Gli infortuni sportivi sono molto diffusi nel mondo tra gli atleti professionisti e tra gli sportivi amatoriali. Un trauma fisico, derivante da un infortunio o da un incidente, comporta necessariamente una risposta anche sul piano psichico: mente e corpo sono un tutt’uno inscindibile.
Quello che accade a livello fisico ha una relazione con ciò che accade a livello psicologico e viceversa. Il funzionamento cerebrale implica infatti il costante coinvolgimento delle emozioni in qualsiasi atto umano, dalla più semplice percezione all’esecuzione di un banale movimento.
Nel caso della traumatologia sportiva, l’infortunio presenta uno stress peculiare con caratteristiche e richieste specifiche in relazione alle esigenze sportive personali.
Quando si affronta un percorso di riabilitazione a causa di un trauma fisico, di qualunque entità esso sia, si attivano quindi delle reazioni psicologiche emotive, comportamentali e relazionali. Qual è dunque l’approccio riabilitativo ottimale nei traumi da attività sportiva?
Riabilitazione: clinica incentrata sul paziente e recupero globale
La medicina contemporanea, fondata su un approccio tecnico ‘evidence based’, centrato sulla cura della malattia, ha rivelato, accanto agli indubbi progressi scientifici, i limiti in termini di soddisfazione del paziente e di esiti clinici complessivi. Limiti dovuti al trascurare la relazione come fondamento della diagnosi e della terapia.
Negli ultimi anni la metodologia clinica si sta evolvendo verso una visione centrata sul paziente e sul suo vissuto che restituisce la giusta importanza e dignità alla componente psicologica, relazionale e sociale della pratica medica. L’essenza della clinica è ‘il dialogo fra il medico ed il suo paziente, fra l’occhio della medicina e la voce del sintomo’ (Foucault).

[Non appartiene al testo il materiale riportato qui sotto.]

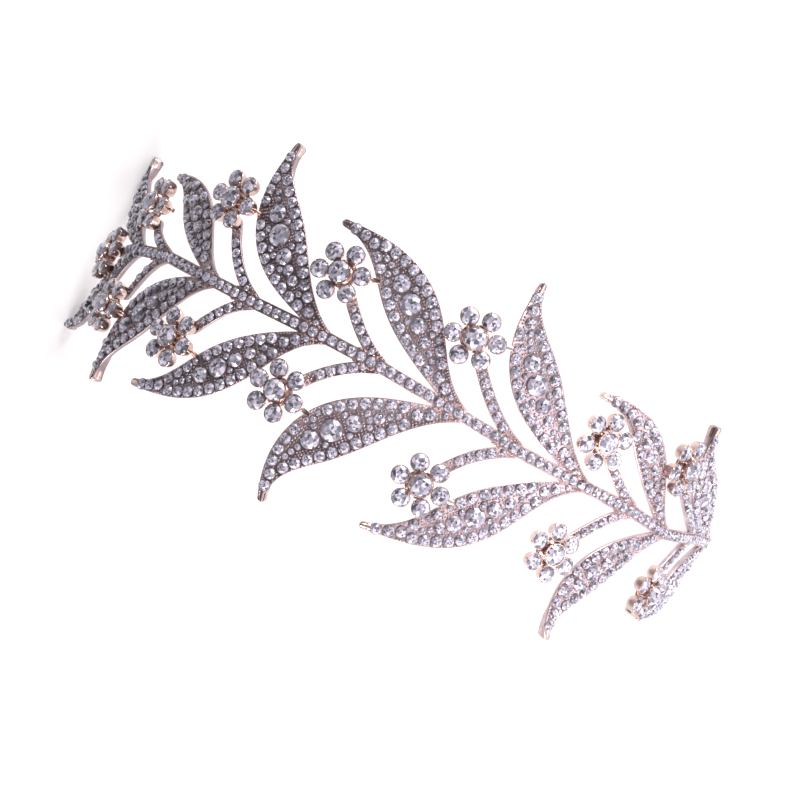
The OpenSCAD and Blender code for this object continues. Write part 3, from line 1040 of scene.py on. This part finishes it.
def pale_floor():
    material, tree, shader = new_material("floor")
    cloud = noise(tree, 3, 2, object_coords(tree))
    shade = ramp(tree, cloud, [(0.3, (0.93, 0.93, 0.93)), (0.7, (0.96, 0.96, 0.96))])
    tree.links.new(shade, shader.inputs["Base Color"])
    shader.inputs["Roughness"].default_value = 0.7
    mesh = bpy.data.meshes.new("floor")
    corners = [(x * FLOOR_HALF, y * FLOOR_HALF, 0) for x, y in ((-1, -1), (1, -1), (1, 1), (-1, 1))]
    mesh.from_pydata(corners, [], [(0, 1, 2, 3)])
    mesh.materials.append(material)
    floor = bpy.data.objects.new("floor", mesh)
    bpy.context.scene.collection.objects.link(floor)


def soft_light(name, place_at, power, colour):
    data = bpy.data.lights.new(name, "AREA")
    data.energy = power
    data.size = LAMP_SIZE
    data.color = colour
    lamp = bpy.data.objects.new(name, data)
    lamp.location = place_at
    aim = LAMP_AIM - Vector(place_at)
    lamp.rotation_euler = aim.to_track_quat("-Z", "Y").to_euler()
    bpy.context.scene.collection.objects.link(lamp)


def studio_world():
    """Soft surroundings, brighter on the root's side of the tiara, and pale low down."""
    world = bpy.data.worlds.new("studio")
    world.use_nodes = True
    tree = world.node_tree
    split = tree.nodes.new("ShaderNodeSeparateXYZ")
    coords = tree.nodes.new("ShaderNodeTexCoord").outputs["Generated"]
    tree.links.new(coords, split.inputs["Vector"])
    across = remap(tree, split.outputs["X"], 0, 1, -1, 1)
    colour = ramp(tree, across, [
        (0.25, (0.1, 0.1, 0.11)), (0.5, (0.36, 0.34, 0.36)), (0.8, (1.15, 1.06, 1.11))])
    haze = tree.nodes.new("ShaderNodeMix")
    haze.data_type = "RGBA"
    factor, first, second = haze.inputs[0], haze.inputs[6], haze.inputs[7]
    tree.links.new(remap(tree, split.outputs["Z"], 1, 0, HAZE_LOW, HAZE_HIGH), factor)
    tree.links.new(colour, first)
    second.default_value = (*HAZE, 1)
    tree.links.new(haze.outputs[2], tree.nodes["Background"].inputs["Color"])
    bpy.context.scene.world = world


def camera_above():
    """The camera, straight above the middle of the arch and looking down on it."""
    data = bpy.data.cameras.new("camera")
    data.sensor_width = SENSOR_W
    data.lens = LENS
    data.shift_x = -0.015
    data.shift_y = -0.017
    camera = bpy.data.objects.new("camera", data)
    camera.location = (0, 0, (AXIS_Z + CAMERA_ABOVE_AXIS) * MM)
    camera.rotation_euler = (0, 0, CAMERA_TURN)
    bpy.context.scene.collection.objects.link(camera)
    bpy.context.scene.camera = camera
    bpy.context.scene.view_settings.view_transform = "Standard"


leaves()
stalks()
small_stones()
leaf_tips()
back_holes()
accent_stones()
flowers()
solder_joints()

pale_floor()
studio_world()
soft_light("front", (0.2, -1.2, 0.6), 17, (1.0, 0.98, 0.98))
soft_light("back", (0.1, 1.2, 0.6), 17, (1.0, 0.98, 0.98))
soft_light("right", (1.1, 0.0, 0.5), 4, (1.0, 0.95, 0.96))
camera_above()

Su queste premesse deve necessariamente poggiare l’approccio terapeutico ottimale della riabilitazione nello sport. Un trauma o una patologia provocano una lesione globale del sistema mente-corpo, creando la necessità di ricostruire la funzione nei suoi inscindibili aspetti fisici e psichici. Pensiamo, ad esempio, a un caso di trapianto della cartilagine o di ricostruzione di un legamento crociato: i condrociti (le cellule del tessuto cartilagineo) o il nuovo legamento, utilizzati in questi interventi, fanno parte di un tessuto che, a sua volta, è parte di un’articolazione che appartiene a una persona colpita nella propria integrità psicofisica. Se l’intervento riabilitativo si limitasse a ripristinare la funzione meccanica si lascerebbe alla fortuna, o alle doti della persona infortunata, il compito di curare il recupero della funzione emotiva. In caso contrario, l’adozione di specifiche tecniche psicologiche può garantire, parallelamente alle fasi del recupero sul piano motorio, la progressiva guarigione della ferita psicologica inevitabilmente connessa al trauma, portando al recupero della forza emotiva necessaria alla ripresa dell’attività sportiva. Questo approccio globale consente anche all’atleta o allo sportivo di godere di un ulteriore vantaggio: quello di acquisire una maggiore consapevolezza e capacità di gestione del proprio funzionamento sul piano psichico, con indubbie ricadute sul piano dell’efficacia nell’attività sportiva.